Book review
PUDD'NHEAD WILSON by Mark Twain
(Literary Classics of the United States, NY: 1982)
By Rev. Dr. Larry Delano Coleman
In this delighful novel involving
miscegenation, forensic science, murder, twins, and antebellum
intrigue on the banks of the Mississippi River, in Missouri, Mark
Twain has written a masterpiece.
In a scenario redolent of Twain's more
widely celebrated tale, THE PRINCE AND THE PAUPER, a 1/32 Negro
infant is switched with his white half-brother, by its slave mother
and joint nursemaid, “Roxy,”to prevent its sale “down the
river,” the dreaded bane of all slaves and their mothers. The white
infant's mother was dead and its father was too busy to know the
difference or to tell them apart.
The Negro infant grows up thinking he's
white and assumes all the hereditaments and characteristics of a
slave master. The white infant grows up thinking he's a colored slave
and observes the diffidence, and obsequies, of a slave, even
absorbing the accents and inflections, along with the cuffs, kicks,
scorn.
Twain is at his storytelling best in
this novel! He employs the complete catalogue of trope and figures of
speech, to show that white “race superiority” is at best
farcical, at worst a lie! He does this while perfectly mimicking the
vernacular of that era which makes copious use of the epithet,
“nigger.”
Roxy becomes Twain's “Lady MacBeth,”
of Shakespeare fame. She manipulates and leverages her knowledge of
who's who and what's what with artfulness, grace and craft to her
advantage while keeping her irresolute, gambling, thieving and
self-absorbed Negro son who thinks he's white in check!

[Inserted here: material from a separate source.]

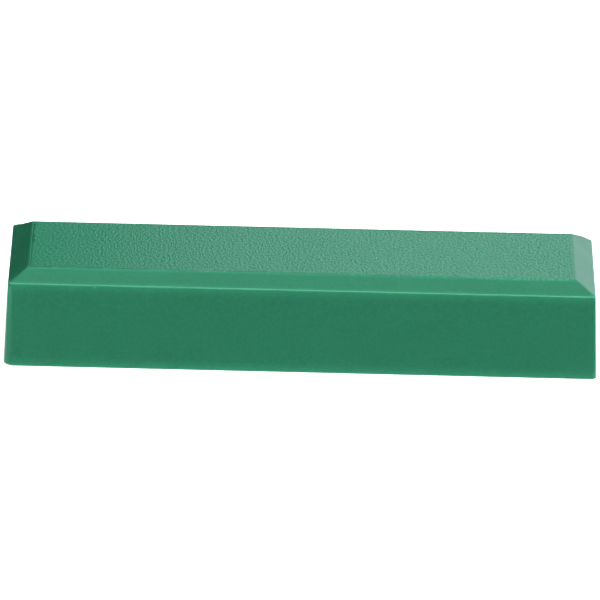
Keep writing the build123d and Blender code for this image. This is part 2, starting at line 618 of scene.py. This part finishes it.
# Patches of the room's light: direction, angle up to which each is full, angle where it ends, in degrees
SCRIM = (0, -0.2, 1), 20, 65
TABLE_BELOW = (0, 0, -1), 25, 74
TABLE_BEHIND = (0, 1, -0.25), 40, 82
TABLE_LEFT = (-0.60, -0.25, -0.76), 8, 38
LOWER_HALF = (0, 0, -1), 68, 89
SCRIM_RADIANCE = 0.33
BELOW_RADIANCE = 0.55
BEHIND_RADIANCE = 1.6
LEFT_RADIANCE = 2.0

TABLE_GLOW = 1.0  # keeps the table pure white, even in the stone's shadow
TABLE_SIZE = 14.0
TABLE_CELLS = 28
TABLE_LEVEL = -0.02 * MM  # a hair below the stone


def add_floor():
    """The white table. What the stone gets from it comes from the world's lower half, where it can be
    shaped, so the table itself is hidden from the stone and blocks no light."""
    line = np.linspace(-TABLE_SIZE / 2, TABLE_SIZE / 2, TABLE_CELLS + 1)
    x, y = np.meshgrid(line, line)
    points = np.stack([x, y, np.full_like(x, TABLE_LEVEL)], axis=-1).reshape(-1, 3)
    mesh = bpy.data.meshes.new("floor")
    mesh.from_pydata(points.tolist(), [], strip_faces(len(line), len(line), closed=False))
    mesh.materials.append(floor_material())
    floor = bpy.data.objects.new("floor", mesh)
    bpy.context.scene.collection.objects.link(floor)
    floor.visible_diffuse = False
    floor.visible_glossy = False
    floor.visible_shadow = False


def add_sun(name, towards, strength, is_highlight):
    """A far soft light that shines from the given direction. A highlight is only seen reflected in the
    satin faces, and any other sun lights them without a glare."""
    lamp = bpy.data.lights.new(name, "SUN")
    lamp.energy = strength
    lamp.angle = math.radians(SUN_WIDTH)
    light = bpy.data.objects.new(name, lamp)
    light.rotation_euler = Vector(towards).to_track_quat("Z", "Y").to_euler()
    light.visible_glossy = is_highlight
    light.visible_diffuse = not is_highlight
    bpy.context.scene.collection.objects.link(light)


def add_card(name, centre, size, radiance):
    """A glowing white card that faces forwards, seen only by its light and its reflection."""
    lamp = bpy.data.lights.new(name, "AREA")
    lamp.shape = "RECTANGLE"
    lamp.size, lamp.size_y = size
    lamp.energy = radiance * math.pi * size[0] * size[1]
    lamp.color = CARD_COLOUR
    light = bpy.data.objects.new(name, lamp)
    light.location = centre
    light.rotation_euler = Vector((0, 1, 0)).to_track_quat("Z", "Y").to_euler()
    light.visible_camera = False
    bpy.context.scene.collection.objects.link(light)


def light_world():
    """The room around the stone: a pale scrim overhead, and below it the white table, which is brightest
    on the left and towards the rear. All the rest is dark."""
    world = bpy.data.worlds.new("studio")
    world.use_nodes = True
    tree = world.node_tree
    direction = tree.nodes.new("ShaderNodeTexCoord").outputs["Generated"]

    def calculate(operation, first, second):
        node = tree.nodes.new("ShaderNodeMath")
        node.operation = operation
        for socket, value in zip(node.inputs, (first, second)):
            if isinstance(value, (int, float)):
                socket.default_value = value
            else:
                tree.links.new(value, socket)
        return node.outputs["Value"]

    def patch(towards, full_angle, end_angle):
        """1 within the first angle of a direction, and smoothly down to 0 at the second."""
        closeness = tree.nodes.new("ShaderNodeVectorMath")
        closeness.operation = "DOT_PRODUCT"
        closeness.inputs[1].default_value = Vector(towards).normalized()
        tree.links.new(direction, closeness.inputs[0])
        fade = tree.nodes.new("ShaderNodeMapRange")
        fade.interpolation_type = "SMOOTHSTEP"
        fade.inputs["From Min"].default_value = math.cos(math.radians(end_angle))
        fade.inputs["From Max"].default_value = math.cos(math.radians(full_angle))
        tree.links.new(closeness.outputs["Value"], fade.inputs["Value"])
        return fade.outputs["Result"]

    scrim = calculate("MULTIPLY", patch(*SCRIM), SCRIM_RADIANCE)
    below = calculate("MULTIPLY", patch(*TABLE_BELOW), BELOW_RADIANCE)
    behind = calculate("MULTIPLY", patch(*TABLE_BEHIND), BEHIND_RADIANCE)
    behind = calculate("MULTIPLY", behind, patch(*LOWER_HALF))
    left = calculate("MULTIPLY", patch(*TABLE_LEFT), LEFT_RADIANCE)
    table = calculate("ADD", calculate("ADD", below, behind), left)
    background = tree.nodes["Background"]
    background.inputs["Color"].default_value = (1, 1, 1, 1)
    tree.links.new(calculate("ADD", scrim, table), background.inputs["Strength"])
    bpy.context.scene.world = world


CAMERA_DISTANCE = 2.834
VIEW_WIDTH = 152.8 * MM  # what the frame takes in across the stone
CAMERA_ELEVATION = math.radians(17.785)
CAMERA_AZIMUTH = math.radians(-0.243)
CAMERA_ROLL = math.radians(1.430)
AIM_RIGHT, AIM_UP = -0.32 * MM, -0.98 * MM  # from the middle of the stone


def add_camera():
    """The camera, far off with a long lens, a little above the stone and rolled slightly."""
    back = Vector((
        math.sin(CAMERA_AZIMUTH) * math.cos(CAMERA_ELEVATION),
        -math.cos(CAMERA_AZIMUTH) * math.cos(CAMERA_ELEVATION),
        math.sin(CAMERA_ELEVATION),
    ))
    level = Vector((math.cos(CAMERA_AZIMUTH), math.sin(CAMERA_AZIMUTH), 0))
    upright = back.cross(level)
    right = level * math.cos(CAMERA_ROLL) + upright * math.sin(CAMERA_ROLL)
    up = upright * math.cos(CAMERA_ROLL) - level * math.sin(CAMERA_ROLL)
    middle = Vector((0, 0, block_high.z / 2))
    data = bpy.data.cameras.new("camera")
    data.sensor_width = 36.0
    data.lens = data.sensor_width * CAMERA_DISTANCE / VIEW_WIDTH
    data.clip_end = 50.0
    camera = bpy.data.objects.new("camera", data)
    camera.matrix_world = Matrix((right, up, back)).transposed().to_4x4()
    camera.location = middle + back * CAMERA_DISTANCE + right * AIM_RIGHT + up * AIM_UP
    bpy.context.scene.collection.objects.link(camera)
    bpy.context.scene.camera = camera


add_camera()
add_floor()
light_world()
add_sun("key", KEY_DIRECTION, KEY_STRENGTH, is_highlight=False)
add_sun("front_strip", STRIP_DIRECTION, STRIP_STRENGTH, is_highlight=True)
add_card("rear_card", *REAR_CARD)
add_card("side_card", *SIDE_CARD)
cast_block()
abrasive_facing()
dress_bond_film()

bpy.context.scene.view_settings.view_transform = "Standard"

In the end, through, it is the
lawyer-without-a-client, Pudd'nhead Wilson, whose “compulsory
leisure” involves such curious habits as fingerprinting and
meticulously cataloguing into forensic collections. Such enable him
to dramatically solve a baffling murder mystery of the town's leading
citizen.
This murdered judge is the chivalric,
Virginia-borne, testator, uncle, benefactor of —the presumptive
Negro “master” who thought he was “white.” Pudd'nhead –a
disdainful nickname bestowed upon him by Dawson Landing's
provincially inane whites—solves the crime with his fingerprints, a
new-fangled notion, the DNA of that era. He adduces the evidence in a
remarkable court room scene which wins him praise of and accolades
from the formerly vapid villagers, whom he educates and astounds!
Move over Atticus Finch of To Kill A
Mockingbird! Pudd'nhead Wilson's got you beat!
I derived great enjoyment from this
short, 141-page classic. So will you!